If Health Reform is Approved, Many Federal and State Laws Will Need to Change
Other laws also may need reworking, including the Health Insurance Portability and Accountability Act, to facilitate sharing of patient information that improves the quality of their care.
Other federal laws that prohibit kickbacks, self-referral, and other financial relationships between certain types of providers, such as hospitals and physicians, may be obstructions to true health reform as well, Jost suggested.
Medicare is among the worst culprits in preventing efficiency and better quality of care. "Medicare's current 'siloed' payment system (by which drugs, skilled nursing and rehabilitation, physician's office visits and outpatient care are reimbursed from separate funds) does little to encourage positive integration and much to encourage costly and unproductive relationships between professionals and providers," Jost wrote.
"Were Medicare to move to bundled, value-based payments, realignments of relationships within the delivery system could be dramatic. Changes in federal law should be considered to accommodate these relationships."
In particular, he continued, "new safe harbors from the self-referral, anti-kickback, and civil money penalty laws, and possibly new interpretations of the antitrust and tax-exempt organization laws, could expedite positive changes."
Federal laws aren't the only impediments. State-by-state, Jost wrote, corporate practice of medicine prohibitions, certificate of need requirements, and scope-of-practice limitations will deter cooperative arrangements among institutions and practitioners, and discourage more effective use of non-physician providers.
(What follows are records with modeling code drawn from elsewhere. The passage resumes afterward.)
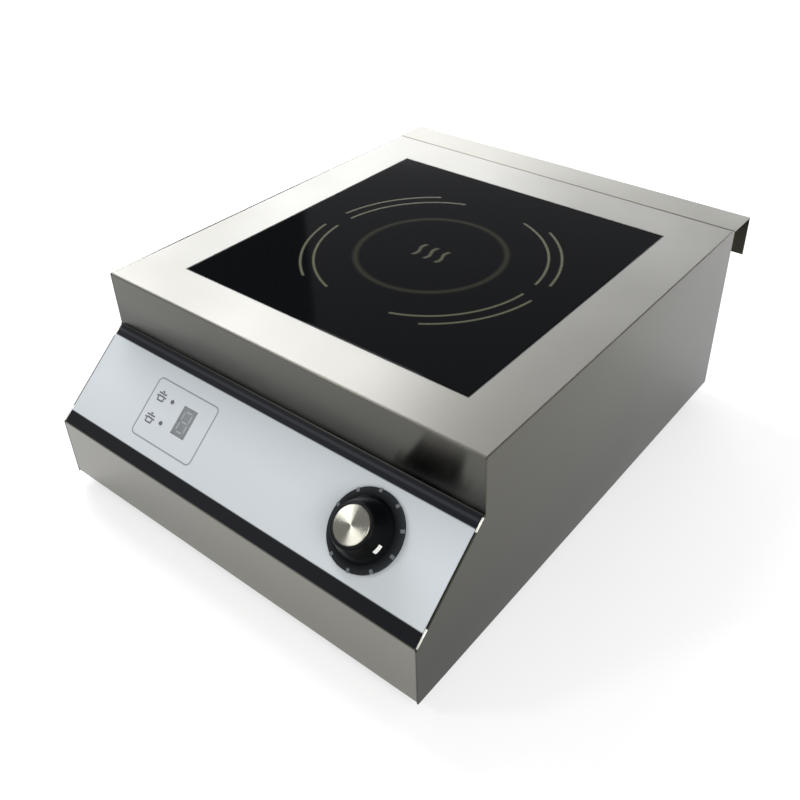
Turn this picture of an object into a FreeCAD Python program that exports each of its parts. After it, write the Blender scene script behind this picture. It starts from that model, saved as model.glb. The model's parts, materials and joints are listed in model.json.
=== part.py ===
"""Countertop induction hob for a restaurant kitchen, in millimetres.

A folded stainless housing carries a flush black glass-ceramic plate on its deck and a sloping
control panel with one rotary knob below it. Inside are the flat coil, the power board with its
heat sink, two axial fans over inlet slots in the base, and the display board behind the panel.

Frame: +X to the right, +Y to the back, +Z up. The origin is at the centre of the footprint, on
the surface that the rubber feet stand on. Each function below makes one sub-assembly and returns
its pieces by node name.
"""

import FreeCAD, Part

import math
import os

from FreeCAD import Rotation, Vector

# ---------------------------------------------------------------- housing
WIDTH = 396.0            # over the two side panels
DECK_DEPTH = 394.0       # top deck, from its front bend to the outside of the rear wall
HOOD_DEPTH = 37.0        # how far the rear hood stands out behind the rear wall
HOOD_DROP = 40.0         # how far the hood's lip turns down
BODY_HEIGHT = 171.5      # from the bottom bend to the deck
FASCIA_HEIGHT = 50.5     # upright strip below the deck's front bend
SLOPE_RUN = 76.0         # how far the control slope comes forward
SLOPE_RISE = 64.0        # and how far it drops
SHEET = 1.2              # stainless sheet
BEND = 1.0               # inside radius of every bend
SEAM = 0.4               # gap left open where two sheets meet edge to edge
OVERCUT = 2.0            # how far a cutting tool runs past the face that it cuts
SIDE_FLANGE = 12.0       # flanges turned in from the side panels
FRONT_FLANGE = 20.0      # return flange under the front
REAR_FLANGE = 16.0       # flange turned in at the foot of the rear wall
BASE_INSET = 3.0         # base plate edge, in from the outside of the housing

# ---------------------------------------------------------------- feet and fasteners
FOOT_HEIGHT = 9.0
FOOT_RADIUS = 13.0
FOOT_TAPER = 2.0
FOOT_INSET = 36.0        # foot centre, in from the sides, the front and the rear wall
FOOT_WELL = 4.0          # depth of the well for the foot's screw head
FOOT_WELL_GAP = 0.3
SCREW_RADIUS = 1.5
SCREW_HEAD_RADIUS = 2.9
SCREW_HEAD = 1.8
SCREW_HEAD_ROUND = 0.9
SCREW_CLEARANCE = 0.15
SCREW_LENGTH = 7.0
FLANGE_SCREW_X = 99.0    # screws of the front and rear flanges, from the middle
SIDE_SCREWS = 3          # screws along each side flange
SIDE_SCREW_END = 12.0    # first and last of them, in from the front and rear flanges
REAR_SCREW_LOW = 34.0    # lower screws of the rear wall, above the bottom bend
REAR_SCREW_DROP = 57.0   # upper ones, below the deck

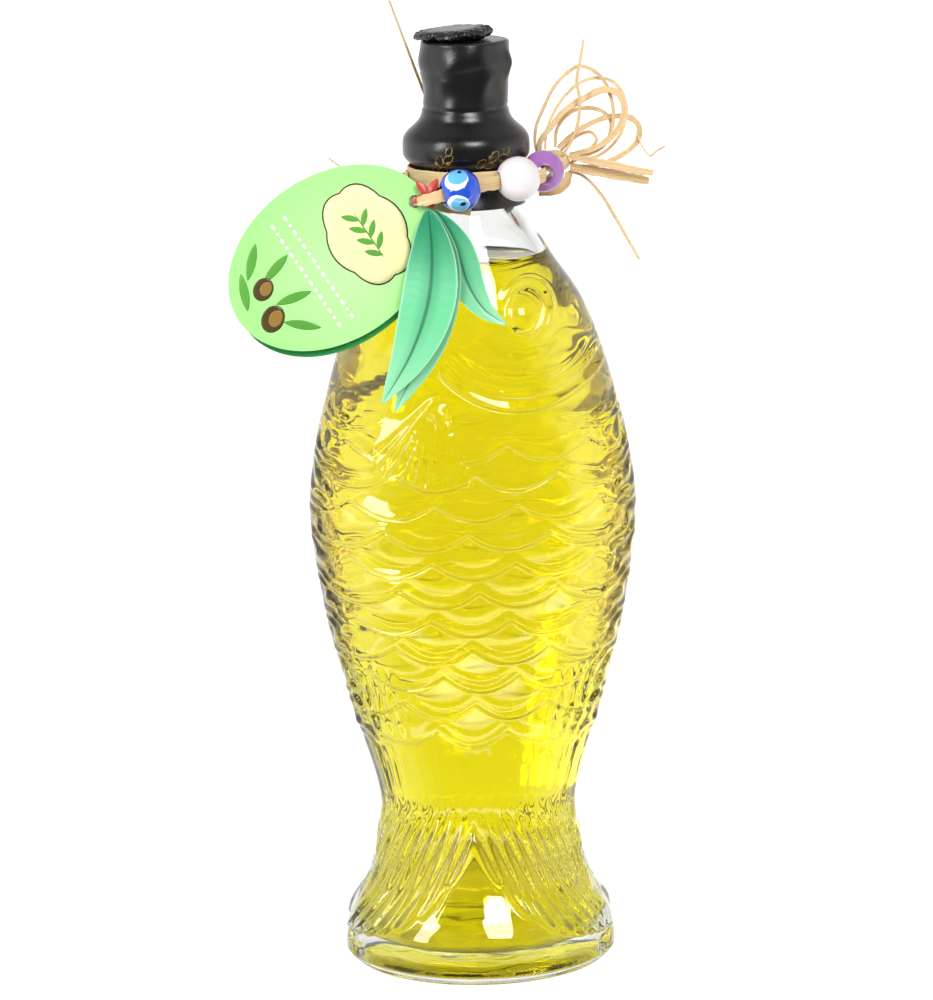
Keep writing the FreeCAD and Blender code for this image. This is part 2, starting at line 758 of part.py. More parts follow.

And, in certain states, privacy regulations that supplement those codified in federal law complicate collaborative treatment of patients, he said.
And even if a comprehensive health reform effort fails, or the final product is far less ambitious, "there is still much that federal agencies can do to facilitate private reform."
The Centers for Medicare and Medicaid Services can sponsor demonstration projects that test various concepts for administering its programs. And Congress can give states more authority to regulate health insurance benefits or expand Medicaid coverage to childless adults or unemployed people with incomes below certain poverty levels.
At the very least, Jost wrote, "it is important that we inventory and analyze state and federal laws that will affect reform so that we can proceed intelligently."